Goal of the exercise: All of the material below is to be repeated exactly.

Collected data

########

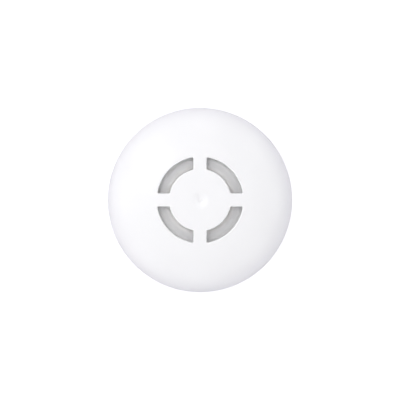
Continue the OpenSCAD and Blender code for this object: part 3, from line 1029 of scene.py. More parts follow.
    @staticmethod
    def _etched_band() -> NodeTree:
        """Lay out rows of one flat holed cell and roll them into a band round the Z axis.

        Returns:
            The tree.
        """
        bench, given, sink = growth("etched_band", {
            "Around": 48, "Rows": 4, "Radius": 0.0116, "Low": 0.012, "High": 0.018,
            "Centre": (0.0, 0.0, 0.0), "Finish": "NodeSocketMaterial",
        })
        turn = bench.maths("MULTIPLY", given["Radius"], math.tau)
        pitch = bench.maths("DIVIDE", turn, given["Around"])
        tall = bench.maths("SUBTRACT", given["High"], given["Low"])
        row = bench.maths("DIVIDE", tall, given["Rows"])
        total = bench.maths("MULTIPLY", given["Around"], given["Rows"])
        index = bench.out("GeometryNodeInputIndex")
        level = bench.maths("FLOOR", bench.maths("DIVIDE", bench.maths("ADD", index, 0.5), given["Around"]))
        column = bench.maths("SUBTRACT", index, bench.maths("MULTIPLY", level, given["Around"]))
        x = bench.maths("MULTIPLY", bench.maths("ADD", column, 0.5), pitch)
        z = bench.maths("MULTIPLY_ADD", bench.maths("ADD", level, 0.5), row, given["Low"])
        spot = bench.out("ShaderNodeCombineXYZ", i0=x, i2=z)
        dots = bench.out("GeometryNodePoints", Count=total, Position=spot)
        size = bench.out("ShaderNodeCombineXYZ", i0=pitch, i1=1.0, i2=row)
        cells = bench.out("GeometryNodeInstanceOnPoints", Points=dots, Instance=given["Geometry"],
                          Scale=size)
        flat = bench.out("GeometryNodeRealizeInstances", Geometry=cells)
        place = bench.add("ShaderNodeSeparateXYZ", i0=bench.out("GeometryNodeInputPosition")).outputs
        angle = bench.maths("DIVIDE", place[0], given["Radius"])
        ring_x = bench.maths("MULTIPLY", bench.maths("COSINE", angle), given["Radius"])
        ring_y = bench.maths("MULTIPLY", bench.maths("SINE", angle), given["Radius"])
        rolled = bench.out("ShaderNodeCombineXYZ", i0=ring_x, i1=ring_y, i2=place[2])
        centred = bench.out("ShaderNodeVectorMath", {"operation": "ADD"}, i0=rolled, i1=given["Centre"])
        band = bench.out("GeometryNodeSetPosition", Geometry=flat, Position=centred)
        joined = bench.out("GeometryNodeMergeByDistance", Geometry=band, Distance=0.00001)
        return delivered(bench, joined, given, sink)


# ---------------------------------------------------------------------------
# The case
# ---------------------------------------------------------------------------


HEEL_CORE = 20.0
HEEL_DEPTH = 12.8
SPRING_SPOTS = [polar(24.9, angle) for angle in (45.0, 135.0, 235.0, 305.0)]


def span(node: str) -> tuple[Vector, Vector]:
    """Give a CAD node's box in millimetres."""
    low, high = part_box(node)
    return low / MM, high / MM


def heel_radius(z: float, waist: float, radius: float) -> float:
    """Give the case's radius at a height below its widest line: a quarter ellipse about a core."""
    return HEEL_CORE + (radius - HEEL_CORE) * math.sqrt(1 - ((waist - z) / HEEL_DEPTH) ** 2)


@dataclass
class Assembly:
    """Pieces that belong together; those in edges keep the CAD node's shape, with its edges rounded."""

    growths: Growths
    palette: Palette
    edges: tuple[tuple[str, float], ...] = ()

    def placed(self, piece: Object, node: str, body: Body = Body.HEAD) -> Object:
        """Give a finished mesh its node's material and its body, and hide the CAD node whose place it takes.

        Args:
            piece: the finished mesh.
            node: the CAD node it stands for.
            body: the body it rides on.

        Returns:
            The same piece.
        """
        slot, finish = self.palette.of_node(node)
        piece.data.materials.clear()
        piece.data.materials.append(finish)
        piece.data.polygons.foreach_set("material_index", [0] * len(piece.data.polygons))
        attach(piece, body.value)
        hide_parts(node)
        return piece

    def modelled(self) -> list[Object]:
        """Make the pieces that are modelled anew."""
        return []

    def build(self) -> list[Object]:
        """Make every piece of the assembly, in the place of its CAD node."""
        copies = [self.placed(softened(node, f"fine_{node}", edge), node) for node, edge in self.edges]
        return copies + self.modelled()


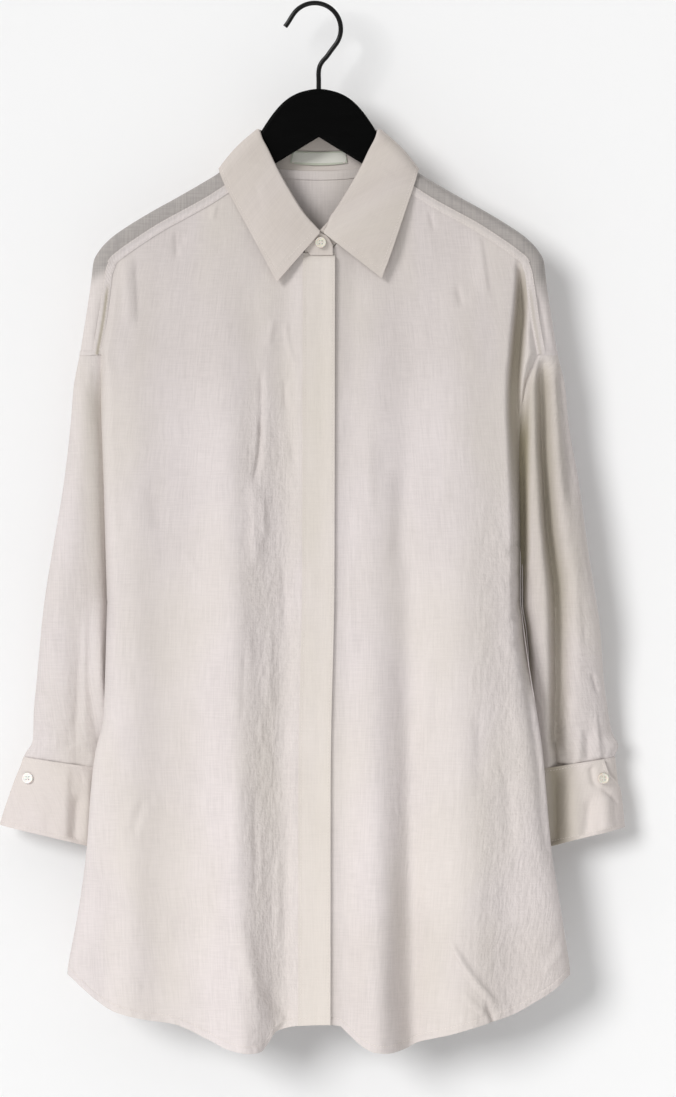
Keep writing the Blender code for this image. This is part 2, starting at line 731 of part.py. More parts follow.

########

Result:
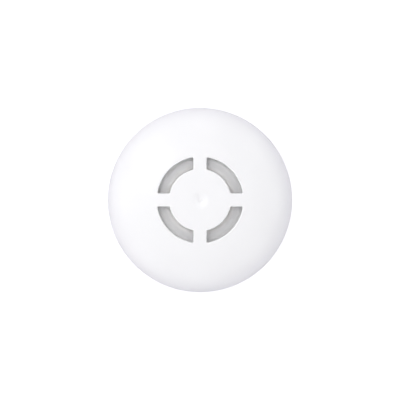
Continue the OpenSCAD and Blender code for this object: part 3, from line 1029 of scene.py. More parts follow.
    @staticmethod
    def _etched_band() -> NodeTree:
        """Lay out rows of one flat holed cell and roll them into a band round the Z axis.

        Returns:
            The tree.
        """
        bench, given, sink = growth("etched_band", {
            "Around": 48, "Rows": 4, "Radius": 0.0116, "Low": 0.012, "High": 0.018,
            "Centre": (0.0, 0.0, 0.0), "Finish": "NodeSocketMaterial",
        })
        turn = bench.maths("MULTIPLY", given["Radius"], math.tau)
        pitch = bench.maths("DIVIDE", turn, given["Around"])
        tall = bench.maths("SUBTRACT", given["High"], given["Low"])
        row = bench.maths("DIVIDE", tall, given["Rows"])
        total = bench.maths("MULTIPLY", given["Around"], given["Rows"])
        index = bench.out("GeometryNodeInputIndex")
        level = bench.maths("FLOOR", bench.maths("DIVIDE", bench.maths("ADD", index, 0.5), given["Around"]))
        column = bench.maths("SUBTRACT", index, bench.maths("MULTIPLY", level, given["Around"]))
        x = bench.maths("MULTIPLY", bench.maths("ADD", column, 0.5), pitch)
        z = bench.maths("MULTIPLY_ADD", bench.maths("ADD", level, 0.5), row, given["Low"])
        spot = bench.out("ShaderNodeCombineXYZ", i0=x, i2=z)
        dots = bench.out("GeometryNodePoints", Count=total, Position=spot)
        size = bench.out("ShaderNodeCombineXYZ", i0=pitch, i1=1.0, i2=row)
        cells = bench.out("GeometryNodeInstanceOnPoints", Points=dots, Instance=given["Geometry"],
                          Scale=size)
        flat = bench.out("GeometryNodeRealizeInstances", Geometry=cells)
        place = bench.add("ShaderNodeSeparateXYZ", i0=bench.out("GeometryNodeInputPosition")).outputs
        angle = bench.maths("DIVIDE", place[0], given["Radius"])
        ring_x = bench.maths("MULTIPLY", bench.maths("COSINE", angle), given["Radius"])
        ring_y = bench.maths("MULTIPLY", bench.maths("SINE", angle), given["Radius"])
        rolled = bench.out("ShaderNodeCombineXYZ", i0=ring_x, i1=ring_y, i2=place[2])
        centred = bench.out("ShaderNodeVectorMath", {"operation": "ADD"}, i0=rolled, i1=given["Centre"])
        band = bench.out("GeometryNodeSetPosition", Geometry=flat, Position=centred)
        joined = bench.out("GeometryNodeMergeByDistance", Geometry=band, Distance=0.00001)
        return delivered(bench, joined, given, sink)


# ---------------------------------------------------------------------------
# The case
# ---------------------------------------------------------------------------


HEEL_CORE = 20.0
HEEL_DEPTH = 12.8
SPRING_SPOTS = [polar(24.9, angle) for angle in (45.0, 135.0, 235.0, 305.0)]


def span(node: str) -> tuple[Vector, Vector]:
    """Give a CAD node's box in millimetres."""
    low, high = part_box(node)
    return low / MM, high / MM


def heel_radius(z: float, waist: float, radius: float) -> float:
    """Give the case's radius at a height below its widest line: a quarter ellipse about a core."""
    return HEEL_CORE + (radius - HEEL_CORE) * math.sqrt(1 - ((waist - z) / HEEL_DEPTH) ** 2)


@dataclass
class Assembly:
    """Pieces that belong together; those in edges keep the CAD node's shape, with its edges rounded."""

    growths: Growths
    palette: Palette
    edges: tuple[tuple[str, float], ...] = ()

    def placed(self, piece: Object, node: str, body: Body = Body.HEAD) -> Object:
        """Give a finished mesh its node's material and its body, and hide the CAD node whose place it takes.

        Args:
            piece: the finished mesh.
            node: the CAD node it stands for.
            body: the body it rides on.

        Returns:
            The same piece.
        """
        slot, finish = self.palette.of_node(node)
        piece.data.materials.clear()
        piece.data.materials.append(finish)
        piece.data.polygons.foreach_set("material_index", [0] * len(piece.data.polygons))
        attach(piece, body.value)
        hide_parts(node)
        return piece

    def modelled(self) -> list[Object]:
        """Make the pieces that are modelled anew."""
        return []

    def build(self) -> list[Object]:
        """Make every piece of the assembly, in the place of its CAD node."""
        copies = [self.placed(softened(node, f"fine_{node}", edge), node) for node, edge in self.edges]
        return copies + self.modelled()


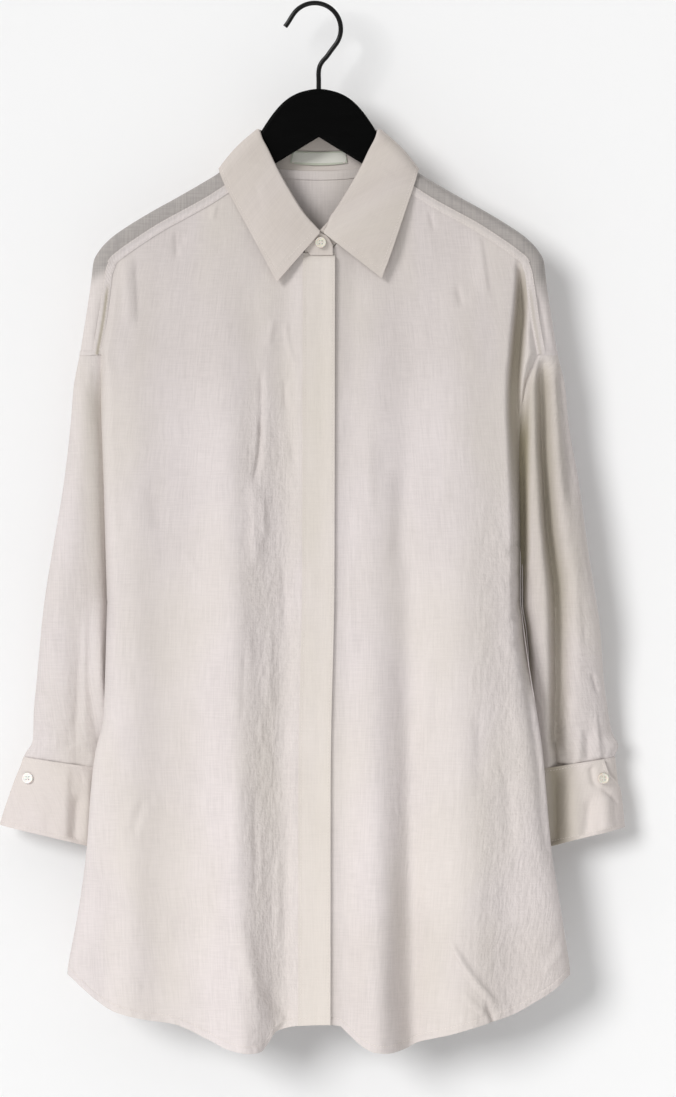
Keep writing the Blender code for this image. This is part 2, starting at line 731 of part.py. More parts follow.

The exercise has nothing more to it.